3) i disagree that a kernel-based server would be significantly faster. i’m not saying that X11 is great, look to BeOS instead. (see shared memory comment)
Would you guys mind to provide a link where a non-Linux type of guy like me can read up on “Ingo’s O(1) scheduler” you keep mentioning? Doc / abstract, please, not (only) source.
Start from here and here and follow the links:
http://kerneltrap.org/node.php?id=517
http://kerneltrap.org/node.php?id=422
Please stop FUD. Thx.
UNIX Socket are as fast and even faster than pipes. Kernel messaging bring no improvement when you have good UNIX sockets because mechanism is the same.
I really wonder where does come your idea that for each line, there is a context switch. It way be true for GDI but, today, even MS is offering better API to improve drawing performances.
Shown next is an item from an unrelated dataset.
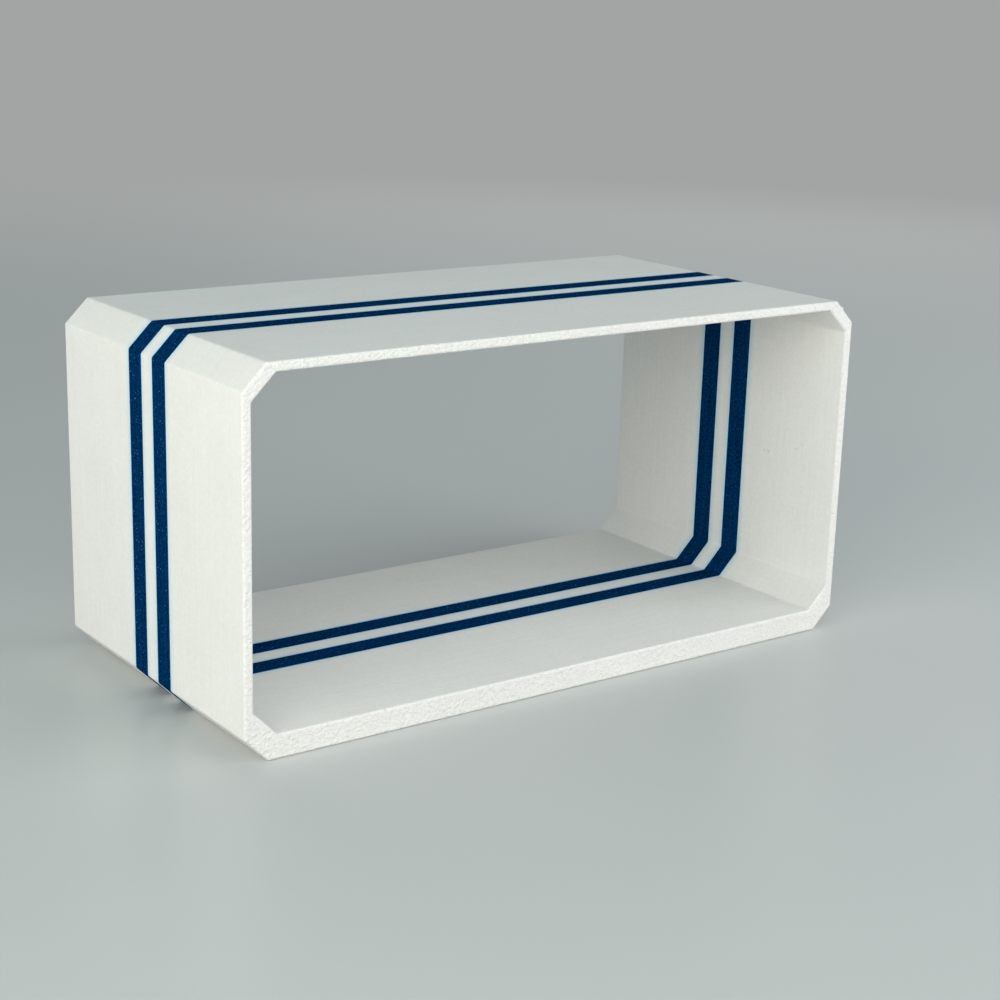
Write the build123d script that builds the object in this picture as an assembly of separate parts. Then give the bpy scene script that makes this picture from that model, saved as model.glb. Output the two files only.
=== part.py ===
from build123d import *
import os

# An open display frame for one 1:43 scale model car: a printed tube with chamfered corners, open
# at the front and the back, with two coloured stripes that run right round it, floor included.
#
# The printer lays the tube down on its front face and builds it up from front to back. It changes
# colour four times on the way, so the tube is five closed sections, each fused to the next over
# its whole end face, and the stripes go right through the wall.
#
# Millimetres. X runs left to right, Y from the open front (-Y) to the open back, Z up. The origin
# is on the surface that the frame stands on, in the middle of its footprint.

# Overall size
WIDTH = 150.0
DEPTH = 75.0
HEIGHT = 75.0

# Walls
WALL = 2.0              # sides and roof
FLOOR = 5.0             # the floor is thicker, so that the frame sits firmly
OUTER_CHAMFER = 5.0     # leg of the 45 degree chamfer on each outer corner
INNER_CHAMFER = 5.0     # the same on each inner corner

# Stripes, centred on the depth
STRIPE = 5.4
STRIPE_GAP = 4.6

# Rounding that the nozzle and the print bed leave
CORNER_ROUND = 0.8      # arrises that run from front to back, where the nozzle turns
FRONT_ROUND = 0.5       # both arrises of the front face, which lay on the print bed
REAR_ROUND = 0.2        # both arrises of the back face, the last layer printed


def upright_octagon(width, low, high, leg):
    """A face on the XZ plane from z = low to z = high, with chamfered and rounded corners."""
    box = Pos(0, (low + high) / 2) * Rectangle(width, high - low)
    octagon = chamfer(box.vertices(), leg)
    return Plane.XZ * fillet(octagon.vertices(), CORNER_ROUND)


def rim(tube, end):
    """The face at one end of the tube: Axis.Y sorts the front first and the back last."""
    return tube.faces().sort_by(Axis.Y)[end]


def whole_frame():
    """The frame as one body, before it is divided by colour."""
    outer = upright_octagon(WIDTH, 0, HEIGHT, OUTER_CHAMFER)
    inner = upright_octagon(WIDTH - 2 * WALL, FLOOR, HEIGHT - WALL, INNER_CHAMFER)
    tube = extrude(outer - inner, DEPTH / 2, both=True)
    tube = fillet(rim(tube, 0).edges(), FRONT_ROUND)
    return fillet(rim(tube, -1).edges(), REAR_ROUND)


def section_depths():
    """Each section's name with its depth, from front to back."""
    end = (DEPTH - 2 * STRIPE - STRIPE_GAP) / 2
    return {
        "front_section": end,
        "front_stripe": STRIPE,
        "centre_band": STRIPE_GAP,
        "rear_stripe": STRIPE,
        "rear_section": end,
    }


def slice_of(frame, front, depth):
    """The part of the frame between two distances from its front face."""
    slab = Box(WIDTH, depth, HEIGHT, align=(Align.CENTER, Align.MIN, Align.MIN))
    return frame & Pos(0, front - DEPTH / 2, 0) * slab


os.makedirs("parts", exist_ok=True)
frame = whole_frame()
front = 0.0
for name, depth in section_depths().items():
    section = slice_of(frame, front, depth)
    section.label = name
    export_step(section, f"parts/{name}.step")
    front += depth
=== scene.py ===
"""A printed display frame for a model car, with every print layer modelled.

The frame stands on a plain pale floor. Metres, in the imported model's own frame: X along the width,
-Y towards the open front, +Z up. The printer laid the tube down on its front face, so the layers
are stacked from front to back.
"""

import math
import random

import bpy
import numpy as np
from mathutils import Matrix, Vector


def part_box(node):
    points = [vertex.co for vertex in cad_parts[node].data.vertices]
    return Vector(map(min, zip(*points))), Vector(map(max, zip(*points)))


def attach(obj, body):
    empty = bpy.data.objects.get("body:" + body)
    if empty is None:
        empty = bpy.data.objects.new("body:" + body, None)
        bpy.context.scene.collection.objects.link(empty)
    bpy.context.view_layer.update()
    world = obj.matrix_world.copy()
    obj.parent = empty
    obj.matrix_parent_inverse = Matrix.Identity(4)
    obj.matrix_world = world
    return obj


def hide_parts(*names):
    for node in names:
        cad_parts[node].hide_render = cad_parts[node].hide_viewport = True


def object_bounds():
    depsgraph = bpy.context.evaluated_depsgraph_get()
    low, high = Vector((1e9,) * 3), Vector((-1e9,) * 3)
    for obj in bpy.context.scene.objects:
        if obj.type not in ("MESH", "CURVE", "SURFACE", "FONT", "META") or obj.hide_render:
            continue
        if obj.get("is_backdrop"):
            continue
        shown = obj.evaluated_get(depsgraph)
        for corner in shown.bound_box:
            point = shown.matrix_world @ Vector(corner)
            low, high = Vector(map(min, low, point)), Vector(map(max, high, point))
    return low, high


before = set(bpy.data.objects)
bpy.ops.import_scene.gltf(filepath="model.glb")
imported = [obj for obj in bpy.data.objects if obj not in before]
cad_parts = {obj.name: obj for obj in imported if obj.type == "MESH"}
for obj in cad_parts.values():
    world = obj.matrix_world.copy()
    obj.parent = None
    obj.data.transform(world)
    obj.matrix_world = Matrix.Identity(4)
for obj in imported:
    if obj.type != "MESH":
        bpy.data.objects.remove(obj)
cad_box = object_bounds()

MM = 0.001

# The section through the tube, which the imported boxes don't give
WALL = 2.0 * MM
FLOOR = 5.0 * MM
OUTER_CHAMFER = 5.0 * MM
INNER_CHAMFER = 5.0 * MM
CORNER_ROUND = 0.8 * MM
FRONT_ROUND = 0.5 * MM
REAR_ROUND = 0.2 * MM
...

Seems to me that you know nothing about X11.
UNIX Socket are as fast and even faster than pipes
i don’t know about “faster”, but the speed difference is probably negligable.
I really wonder where does come your idea that for each line, there is a context switch.
in the worst case, you XDrawLine() a single line and then XSync() then there are many cxs, but you can speed things up dramatically (indeed, Xlib does automatically) by passing blocks of commands at once.
as we said before: for the case of shared memory this argument is pointless. also for 3D games and anything else using DRI.